Who First Came Up with It?

No single inventor exists, but Benjamin Graham and David Dodd popularized the P/E ratio in their 1934 book Security Analysis, making it a cornerstone of value investing.

Earlier academic work existed, with studies on the "P/E effect" dating back to at least the 1960s (e.g., S.F. Nicholson in 1960).

Who Uses It the Most?

The P/E ratio is one of the most widely used metrics among investors. A Bank of America survey found that nearly 80% of investors rely on the forward P/E as a key factor in decision-making, making it the top valuation metric.

Value investors (e.g., followers of Graham or Warren Buffett) use it extensively to identify undervalued stocks.

Trailing P/E vs Forward P/E

Trailing P/E relies on historical, reported earnings. It provides a factual view of past performance but doesn't account for future changes.

Forward P/E relies on analyst projections. It's often lower than trailing if strong growth is expected, but it's less reliable due to potential optimism or errors in forecasts.

If forward P/E is significantly lower than trailing, it signals expected earnings growth.

What Is It Used For?

Investors mainly use the P/E ratio to:

  • Assess valuation — is a stock overvalued or undervalued relative to peers, industry averages, or its own history?
  • Gauge expectations — what does the market expect for future growth?
  • Compare companies — within the same sector, P/E provides a quick relative measure.
  • Screen opportunities — low P/E for bargains, high P/E for growth stocks.

It's a quick gauge of "how expensive" a stock is relative to earnings.

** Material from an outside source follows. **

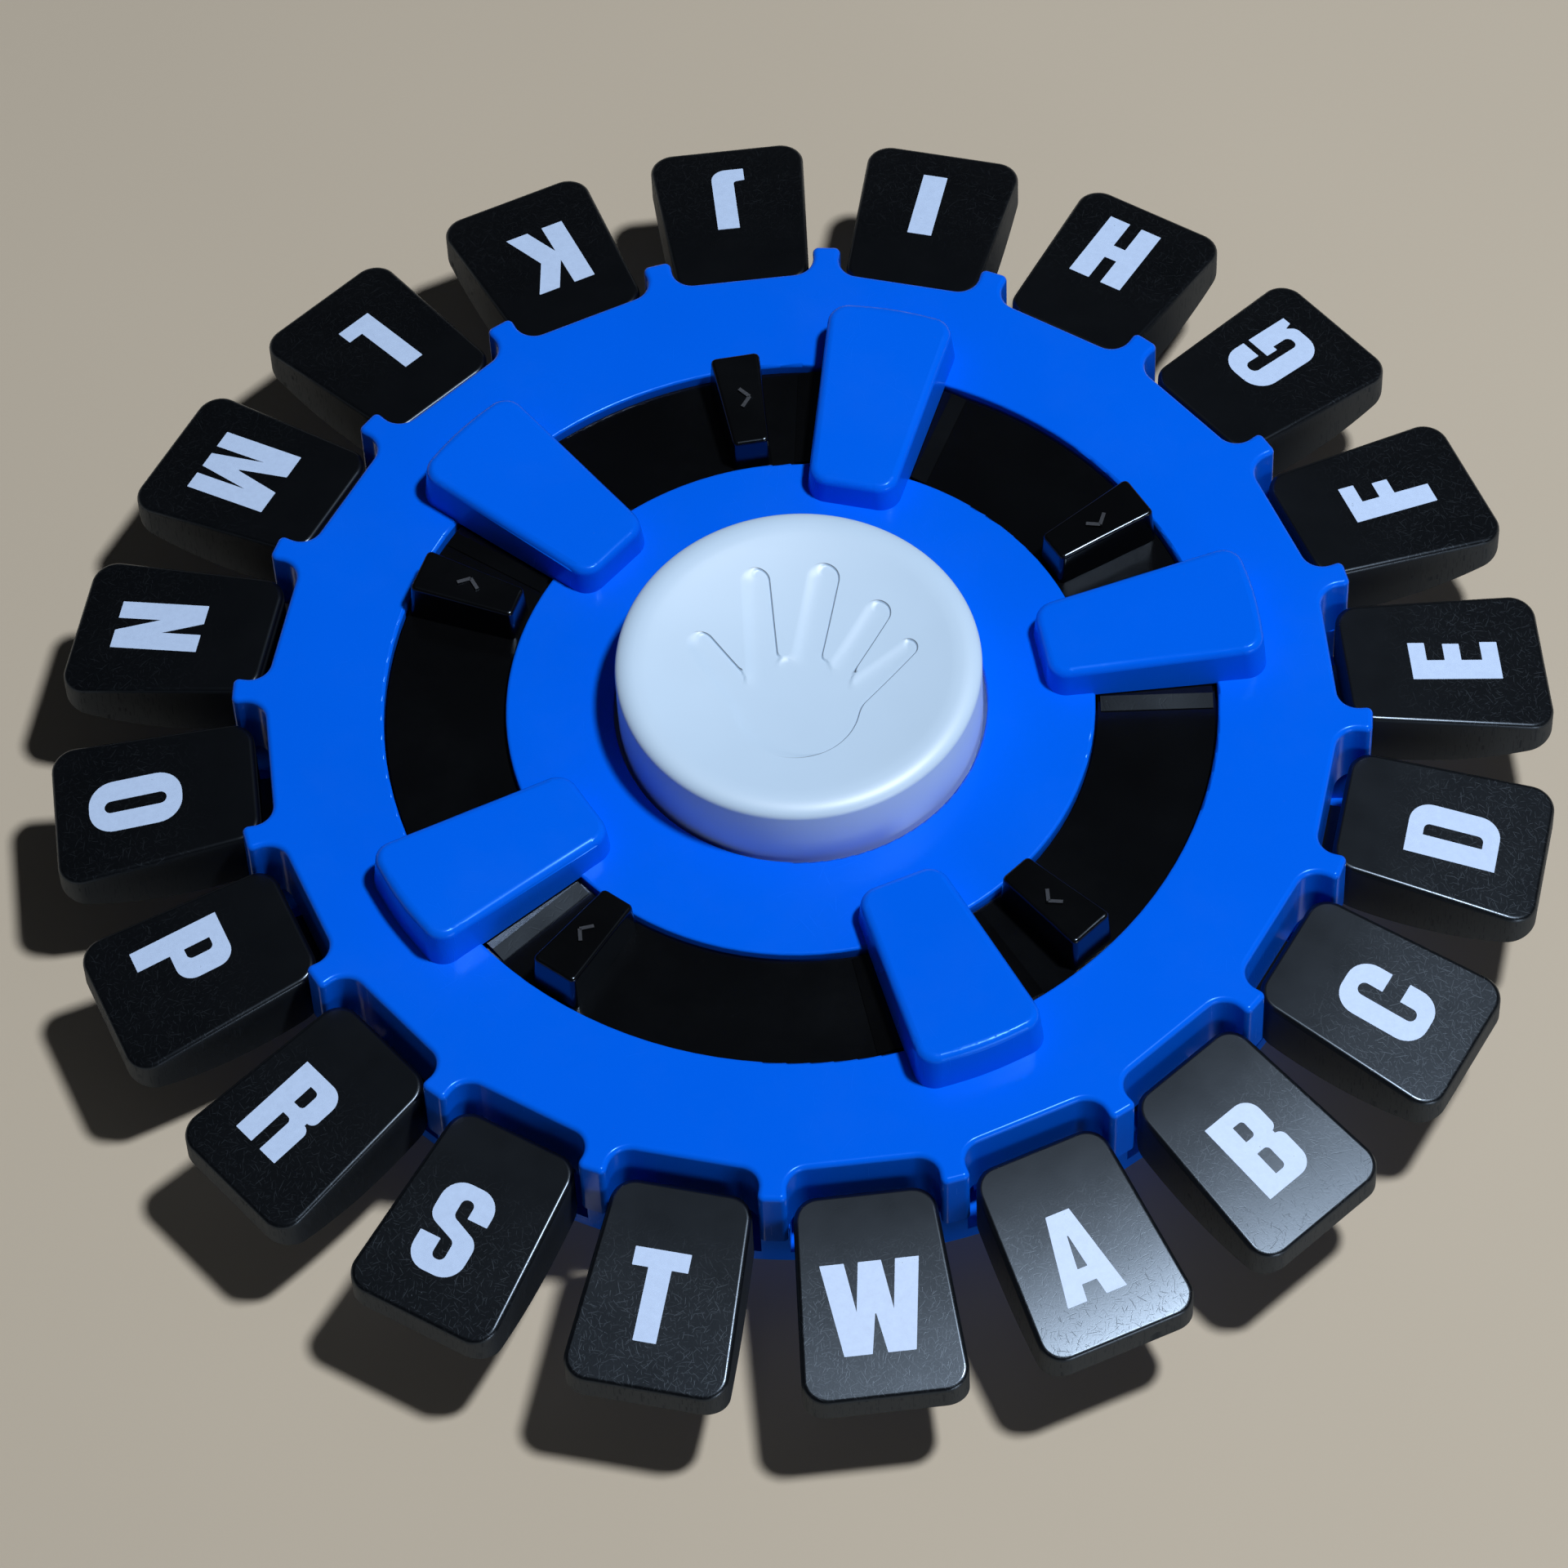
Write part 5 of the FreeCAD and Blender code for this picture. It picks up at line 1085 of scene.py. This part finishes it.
class BOARD_OT_stage(bpy.types.Operator):
    """Lays the floor, hangs the lamps and places the camera"""

    bl_idname = "board.stage"
    bl_label = "Stage"

    def execute(self, context):
        _, _, stage = settings()
        scene = context.scene
        mesh = bpy.data.meshes.new("floor")
        far = FLOOR_HALF
        corners = ((-far, -far, 0), (far, -far, 0), (far, far, 0), (-far, far, 0))
        mesh.from_pydata(corners, [], [(0, 1, 2, 3)])
        object_from("floor", mesh, floor_paint(stage.floor))

        scene.world = room_light(stage)
        area_lamp("key_lamp", LAMP_PLACE, LAMP_SIZE, stage.key_power)
        area_lamp("front_fill", FILL_PLACE, FILL_SIZE, stage.fill_power)

        turn = Matrix.Rotation(stage.azimuth, 3, "Z")
        toward = turn @ Vector((0, -math.cos(stage.elevation), math.sin(stage.elevation)))
        level = turn @ Vector((1, 0, 0))
        upright = toward.cross(level)
        right = level * math.cos(stage.roll) + upright * math.sin(stage.roll)
        up = upright * math.cos(stage.roll) - level * math.sin(stage.roll)
        aim = turn @ Vector(CAMERA_AIM)
        data = bpy.data.cameras.new("camera")
        data.lens = stage.focal
        data.sensor_width = SENSOR_WIDTH
        camera = bpy.data.objects.new("camera", data)
        axes = Matrix((right, up, toward)).transposed().to_4x4()
        camera.matrix_world = Matrix.Translation(aim + toward * stage.distance) @ axes
        scene.collection.objects.link(camera)
        scene.camera = camera
        scene.view_settings.view_transform = "Standard"
        return {"FINISHED"}


class BOARD_PT_panel(bpy.types.Panel):
    """Buttons that dress the board, in the order they are run"""

    bl_idname = "BOARD_PT_panel"
    bl_label = "Game Board"
    bl_space_type = "VIEW_3D"
    bl_region_type = "UI"
    bl_category = "Game Board"

    def draw(self, context):
        for operator in OPERATORS:
            self.layout.operator(operator.bl_idname)
        for group in settings():
            box = self.layout.box()
            for name in group.bl_rna.properties.keys():
                if name not in ("rna_type", "name"):
                    box.prop(group, name)


OPERATORS = (BOARD_OT_shells, BOARD_OT_keys, BOARD_OT_ring, BOARD_OT_button, BOARD_OT_inner_works,
             BOARD_OT_stage)
CLASSES = (*SETTINGS.values(), *OPERATORS, BOARD_PT_panel)


def register():
    """Registers the classes and hangs the settings on the scene."""
    for item in CLASSES:
        bpy.utils.register_class(item)
    for name, kind in SETTINGS.items():
        setattr(bpy.types.Scene, name, PointerProperty(type=kind))


def unregister():
    """Takes the settings and classes away again."""
    for name in SETTINGS:
        delattr(bpy.types.Scene, name)
    for item in reversed(CLASSES):
        bpy.utils.unregister_class(item)


def main():
    """Runs every operator in order."""
    register()
    for name in ("shells", "keys", "ring", "button", "inner_works", "stage"):
        getattr(bpy.ops.board, name)()


if __name__ == "__main__":
    main()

When Is It Telling a Story (Insightful)?

The P/E is most reliable and informative in these conditions:

Condition Why It Works
Mature companies Stable industries with consistent earnings make comparisons meaningful
Predictable earnings Not distorted by temporary factors or accounting noise
Combined with other metrics Used alongside growth rate (PEG), debt levels, or cash flow
Similar company comparisons Same sector, similar business models, comparable size
Historical context Compared against the company's own historical P/E range

When Is It Lying (Misleading)?

The P/E can deceive in several predictable situations:

Situation Why P/E Misleads
Cyclical companies Earnings fluctuate with cycles — a low P/E at peak earnings may signal overvaluation ahead
One-time events Non-recurring gains/losses distort EPS (e.g., asset sales or write-offs)
High-growth tech stocks High P/E reflects future potential, but if growth falters, it crashes
Negative earnings P/E becomes meaningless or negative
Accounting differences Companies use varying methods, making cross-comparisons flawed
Ignores other factors Debt, cash flow, capital structure — a low P/E with high debt may hide risks

Existing Research

Academic studies extensively document the P/E ratio:

Finding Source Implication
Value premium Nicholson (1960), Basu (1977) Low P/E stocks historically outperform high P/E stocks over the long term
Predictive power Robert Shiller High aggregate market P/E (or CAPE) often signals lower future returns
Forward vs Trailing Multiple studies Trailing P/E often performs better for value selection due to biases in analyst forecasts
High P/E interpretation Recent research High P/E more often reflects lower expected future returns than exceptionally high growth
Additional factors Various Earnings quality and investor sentiment also influence P/E reliability

Bottom line from research: P/E is useful but not infallible — best when used with other tools.

The Bottom Line

The P/E ratio earned its popularity for good reason — it's simple, intuitive, and widely available. But simplicity comes with blind spots.

Use P/E as a starting point, not a verdict. Combine it with growth rates (PEG), cash flow metrics (P/FCF), and sector-specific multiples. And always ask: what's driving the E in P/E?

The best investors don't just calculate the ratio. They understand what's behind it.